Church women and many pastors just don’t get it. Men will never open up, be themselves nor become vulnerable, as long as women are around. Why? Because for men, as long as women are around, there is that pressure, that need to impress. To be macho.

That’s why I’m convinced that boys perform better academically in all male schools than they do in co-ed schools. That’s just my opinion. Boys are just too easily distracted by girls and that does not go away with age.

Bring a group of men and women together and ask each person to share how they feel about something personal and the men will close up like a clam. Women will share openly and honestly, but the men will stay silent and if they are forced to speak, they will do so on the surface level and in generalities.

However, bring a group of men together and ask them to express how they feel about something personal, watch them open up and share. Like a well pump, it may take some priming to get the conversation going, but trust me, once the conversation begins and all inhibitions are cast aside, those guys will open up their very souls and share things that may surprise even them.

But that will never happen as long as women are around.

A church setting is even more of a challenge.

Firstly, its difficult to even get men to attend church, and next to impossible for them to express emotions and susceptibility within a church setting, with women around. For some unknown reason men “hate” church. (Maybe hate is too strong of a word, but it gets the point across.)

Having served as a committee member and then as vice president of a men’s ministry for over six years, I know how hard it is to get men to attend anything with the word “church” written in it. Unless it’s a game night at the church. But for the most part, men find church boring, a task and a form of punishment either carried out by God himself or by their wives.

I have an idea as to why I think men hate church, but then that’s another blog, for another time.

With the task and the teeth pulling it takes to get men to attend a church event, it’s disappointing to watch it fall flat because the organizers or the pastors thought nothing about telling the church women that they’re free to attend as well.

Organizers surmise that it doesn’t look good to hold a major conference in a huge church and only have a handful of men attend and so it would be safer to have the women come in – at least to make it look good.

Do women feel that they have to coddle men to the point that without their presence a male only event would not be as successful? Do they feel that they have to hold men’s hands and lead them along the spiritual path until they are able to walk on their own?

Maybe they do. Maybe as men we do need a lot of help, but how many men would be quick to put their pride aside and admit that? At the same time, how many men do you see speeding into the church yard, running to the door and pushing their way into a “women only” church event?

Don’t get me wrong, I agree, if it were not for the women many churches would literally shut down and close their doors.
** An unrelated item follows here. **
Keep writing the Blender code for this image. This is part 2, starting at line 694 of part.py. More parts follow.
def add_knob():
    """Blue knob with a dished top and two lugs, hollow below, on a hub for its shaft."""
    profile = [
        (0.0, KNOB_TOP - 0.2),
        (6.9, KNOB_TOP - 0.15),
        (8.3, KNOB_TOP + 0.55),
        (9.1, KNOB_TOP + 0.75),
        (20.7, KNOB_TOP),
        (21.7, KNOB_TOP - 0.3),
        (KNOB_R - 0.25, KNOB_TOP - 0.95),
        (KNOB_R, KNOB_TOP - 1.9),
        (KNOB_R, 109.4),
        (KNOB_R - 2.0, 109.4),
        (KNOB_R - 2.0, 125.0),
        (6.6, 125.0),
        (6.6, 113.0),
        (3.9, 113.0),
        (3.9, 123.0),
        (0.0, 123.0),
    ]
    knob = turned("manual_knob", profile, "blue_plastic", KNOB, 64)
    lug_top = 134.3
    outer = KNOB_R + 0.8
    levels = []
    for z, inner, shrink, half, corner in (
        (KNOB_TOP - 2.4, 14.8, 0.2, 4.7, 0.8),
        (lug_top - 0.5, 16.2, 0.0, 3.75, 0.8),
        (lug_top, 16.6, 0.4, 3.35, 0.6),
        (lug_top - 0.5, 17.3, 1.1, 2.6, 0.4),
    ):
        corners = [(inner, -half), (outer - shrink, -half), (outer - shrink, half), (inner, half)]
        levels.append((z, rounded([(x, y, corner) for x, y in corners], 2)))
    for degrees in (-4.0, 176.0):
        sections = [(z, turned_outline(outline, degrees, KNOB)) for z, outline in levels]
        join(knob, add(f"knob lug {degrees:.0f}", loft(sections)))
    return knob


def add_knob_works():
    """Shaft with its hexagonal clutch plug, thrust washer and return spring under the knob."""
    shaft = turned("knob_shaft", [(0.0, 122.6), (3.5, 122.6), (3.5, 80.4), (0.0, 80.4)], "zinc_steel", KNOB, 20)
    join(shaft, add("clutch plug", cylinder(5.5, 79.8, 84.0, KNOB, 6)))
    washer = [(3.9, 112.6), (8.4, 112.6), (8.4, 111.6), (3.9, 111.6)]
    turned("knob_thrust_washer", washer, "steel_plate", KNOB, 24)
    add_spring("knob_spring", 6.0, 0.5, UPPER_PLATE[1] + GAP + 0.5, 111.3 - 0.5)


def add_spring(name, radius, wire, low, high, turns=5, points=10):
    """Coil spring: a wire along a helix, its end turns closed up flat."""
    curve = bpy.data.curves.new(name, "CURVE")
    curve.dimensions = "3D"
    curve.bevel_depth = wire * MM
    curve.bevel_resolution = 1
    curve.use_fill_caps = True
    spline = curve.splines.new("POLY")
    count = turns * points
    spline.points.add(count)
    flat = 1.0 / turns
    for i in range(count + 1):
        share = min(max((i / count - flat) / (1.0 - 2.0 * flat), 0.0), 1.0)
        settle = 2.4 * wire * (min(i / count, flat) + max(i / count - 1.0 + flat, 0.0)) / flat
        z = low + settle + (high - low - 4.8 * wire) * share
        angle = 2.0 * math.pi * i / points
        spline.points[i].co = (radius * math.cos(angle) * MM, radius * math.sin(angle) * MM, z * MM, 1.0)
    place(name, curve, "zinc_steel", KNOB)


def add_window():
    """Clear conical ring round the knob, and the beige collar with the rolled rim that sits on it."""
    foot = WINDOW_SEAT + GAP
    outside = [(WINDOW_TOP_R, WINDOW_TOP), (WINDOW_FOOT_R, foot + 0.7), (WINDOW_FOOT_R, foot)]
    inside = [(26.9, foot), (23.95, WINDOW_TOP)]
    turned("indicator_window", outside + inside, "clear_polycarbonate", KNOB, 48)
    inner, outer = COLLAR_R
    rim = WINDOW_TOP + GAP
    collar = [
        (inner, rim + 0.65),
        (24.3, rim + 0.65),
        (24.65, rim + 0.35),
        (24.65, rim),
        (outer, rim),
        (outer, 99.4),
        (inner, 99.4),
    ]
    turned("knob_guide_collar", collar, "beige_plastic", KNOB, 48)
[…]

Yet at the same time, the present mindset of some women and pastors in churches will never lead to more men finding their way through the church doors on their own.

I appreciate the work women do in order to keep our churches running. They’re the ones who organize a lot of the church calendar; they’re the ones at the prayer meetings, they’re the ones at the regular services and they’re the ones at the special services, including a Men’s Conference.

Someone has suggested that the women be stopped at the door and not permitted to go into these Men only events. Obviously these are people who have never had to deal with church women. Anyone trying to prevent women from entering the church doors will incur the wrath of God upon their heads.

It will stir up a ruckus that will turn embarrassing for those trying to prevent women from attending. Yes, sometimes church women can be very stubborn.

But we have to draw the line somewhere. If only a handful of men show up for a men’s conference, then so be it. Praise the Lord and have church with the handful of men. The truth is, until men make up their own minds to attend church and open up, it will always only be a handful of men showing up for anything in the church.

So, get used to it. But at least give men their space and allow them to fall and get back up on their own. Allow them to gather together no matter how small the numbers. Maybe it will encourage them to go out and invite other men in to make up the numbers.